If you cannot finish it - cleanly, in one sentence, without three minutes of explanation - you do not have a product yet. You have a guess wearing a product costume. "Mine is cheaper" is a weak answer that bigger sellers will beat. "Mine looks the same" is not an answer at all. A real answer sounds like: mine comes in a color the top sellers do not offer, or mine ships in a kit so the buyer does not have to order three things, or mine has a small fix to the most common complaint in the reviews of the bestseller.

That last one is the goldmine, by the way. Go read the one-star and three-star reviews of the current bestsellers. People tell you, in plain language, what is wrong with the product they just bought. Fix that one thing and you have your sentence.

Competition means customers exist in this niche. You just need to do a little better.

This is also why being slightly different beats being completely original. You do not need a product nobody has ever seen. You need a product people already buy, in a market that already has money in it, with one honest reason a buyer picks yours. That reason is your sentence. No sentence, no product.
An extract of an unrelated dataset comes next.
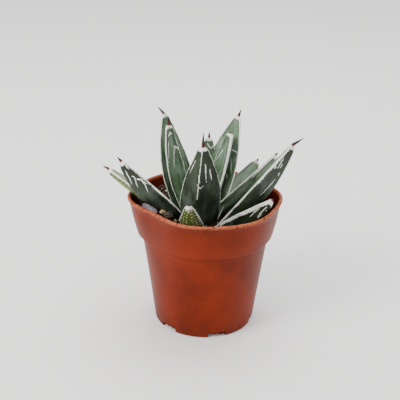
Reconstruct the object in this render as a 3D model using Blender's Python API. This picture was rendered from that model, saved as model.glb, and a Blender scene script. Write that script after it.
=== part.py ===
# Queen Victoria agave in a small round plastic nursery pot, at its real size.
# Metres, +Z up. The origin is the middle of the pot's flat base. The front is -Y.

from math import atan2, cos, hypot, pi, radians, sin

import bmesh
import bpy
from mathutils import Vector, noise
from mathutils.bvhtree import BVHTree

MM = 0.001

# Driving dimensions of the pot, in millimetres.
RIM_RADIUS = 42.5
POT_HEIGHT = 75.8
FOOT_RADIUS = 29.0
WALL_TOP_RADIUS = 35.8
WALL_TOP_HEIGHT = 54.4
COLLAR_FOOT_RADIUS = 38.4
COLLAR_FOOT_HEIGHT = 55.3
WALL = 1.1
FLOOR = 1.4
POT_SIDES = 56
SLOT_COUNT = 6
SLOT_WIDTH = 10.5
SLOT_HEIGHT = 3.0
SLOT_FIRST_ANGLE = -74.0

# The thin wall is pressed a little out of round at the rim: (waves round the rim, depth, phase).
SQUEEZE = ((2, 1.04, -46.0), (3, 0.74, 52.0), (4, 1.05, -2.0), (6, 0.85, 10.0))
SQUEEZE_FADE = 3

# Soil, stem and bud. The rosette stands a little to the left of the pot's middle.
GAP = 0.3
CROWN = (-4.5, 0.0)
SOIL_LEVEL = 62.8
SOIL_RISE = 7.5
SOIL_RISE_FROM = -6.0
SOIL_RISE_TO = -26.0
STEM_FOOT = 40.0
STEM_FOOT_RADIUS = 8.2
STEM_TOP = 72.0
STEM_TOP_RADIUS = 4.6
BUD_TIP = 95.0
BUD_RADIUS = 4.2

# Leaves, from the outermost and lowest to the innermost. Each stands in an upright plane through the stem.
# azimuth: the way it points, degrees from +X; reach, height: where its blade ends;
# foot: how high on the stem it starts; bend: degrees that it turns upwards on the way;
# half: half its greatest width; keel: how far the back stands out; channel: how far the edges rise;
# roll: turn about its own length; offset: sideways place of the keel, as a share of half; spine: its length;
# tilt: degrees that the spine leans out from the blade; tip: half the width of its blunt end, where not TIP_HALF;
# waist: how much of its width it keeps at the stem, where not 0.85.
LEAVES = {
    "leaf_01": dict(azimuth=-102, reach=23.0, height=78.8, foot=56.8, bend=54, half=6.7, keel=3.0,
                    channel=0.8, roll=9, offset=0.0, spine=1.4, tilt=0),
    "leaf_02": dict(azimuth=112, reach=32.0, height=80.0, foot=57.0, bend=15, half=9.0, keel=4.5,
                    channel=1.6, roll=0, offset=0.0, spine=4.0, tilt=5),
    "leaf_03": dict(azimuth=178, reach=50.3, height=89.6, foot=59.8, bend=2, half=10.2, keel=3.2,
                    channel=1.8, roll=10, offset=0.0, spine=4.5, tilt=8),
    "leaf_04": dict(azimuth=-24, reach=43.8, height=81.2, foot=51.5, bend=-4, half=9.7, keel=8.0,
                    channel=1.4, roll=-19, offset=0.0, spine=1.8, tilt=0),
    "leaf_05": dict(azimuth=34, reach=40.6, height=88.8, foot=57.0, bend=30, half=9.8, keel=5.0,
                    channel=1.6, roll=20, offset=0.0, spine=2.2, tilt=0),
    "leaf_06": dict(azimuth=-153, reach=45.8, height=102.9, foot=60.0, bend=-7, half=9.8, keel=8.3,
                    channel=1.6, roll=2, offset=0.0, spine=4.0, tilt=-6, waist=0.2),
    "leaf_07": dict(azimuth=-18.8, reach=51.9, height=112.5, foot=52.8, bend=0, half=10.8, keel=8.1,
                    channel=1.6, roll=2, offset=0.0, spine=8.5, tilt=16),
    "leaf_08": dict(azimuth=76, reach=22.0, height=102.8, foot=60.0, bend=20, half=7.0, keel=4.6,
                    channel=1.6, roll=12, offset=0.0, spine=4.0, tilt=0),
    "leaf_09": dict(azimuth=8, reach=43.0, height=98.6, foot=64.0, bend=3, half=8.5, keel=5.0,
                    channel=1.6, roll=-22, offset=0.0, spine=2.5, tilt=0),
    "leaf_10": dict(azimuth=-84.5, reach=23.0, height=112.4, foot=58.5, bend=20, half=11.2, keel=5.4,
                    channel=1.6, roll=3, offset=-0.28, spine=9.0, tilt=-4),
    "leaf_11": dict(azimuth=141, reach=26.0, height=117.8, foot=62.0, bend=16, half=11.0, keel=5.8,
                    channel=1.8, roll=-4, offset=0.0, spine=7.0, tilt=46),
    "leaf_12": dict(azimuth=40, reach=28.2, height=116.9, foot=62.4, bend=0, half=12.8, keel=5.6,
                    channel=1.8, roll=0, offset=0.0, spine=5.0, tilt=6),
    "leaf_13": dict(azimuth=160, reach=18.2, height=114.6, foot=66.4, bend=20, half=6.1, keel=4.0,
                    channel=1.4, roll=-26, offset=0.0, spine=5.5, tilt=0),
    "leaf_14": dict(azimuth=25, reach=18.8, height=110.0, foot=67.0, bend=2, half=7.8, keel=3.6,
                    channel=1.4, roll=0, offset=0.0, spine=1.4, tilt=0, tip=3.0),
}
BLADE_RINGS = 11
SECTION_POINTS = 12
TIP_HALF = 2.0
TIP_KEEL = 1.4
SPINE_RADIUS = 1.0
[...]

Then comes the boring, real work

Once a product passes the test, you are not done, you are starting. You need a supplier you can actually trust, samples in your hand, and the real landed cost worked out to the cent. I covered that side in how to find suppliers for your store, because a great product with a bad supplier is still a dead business.

Give yourself a real timeline. A first sale after two to four weeks of genuine effort is normal and healthy. If someone promised you faster, they were selling you a feeling. This whole method - data over intuition, demand over passion, a boring product done well - is one chapter of a much longer process. If you want the full step by step version, with the supplier sourcing, the listings, the ads, and the case breakdowns of stores that worked and stores that failed, that is what the full course is built for.

But you can start the research today, for free, with nothing but a browser. Open Amazon Best Sellers, open Google Trends, and go find your hairbrush. The unglamorous product is the one that pays.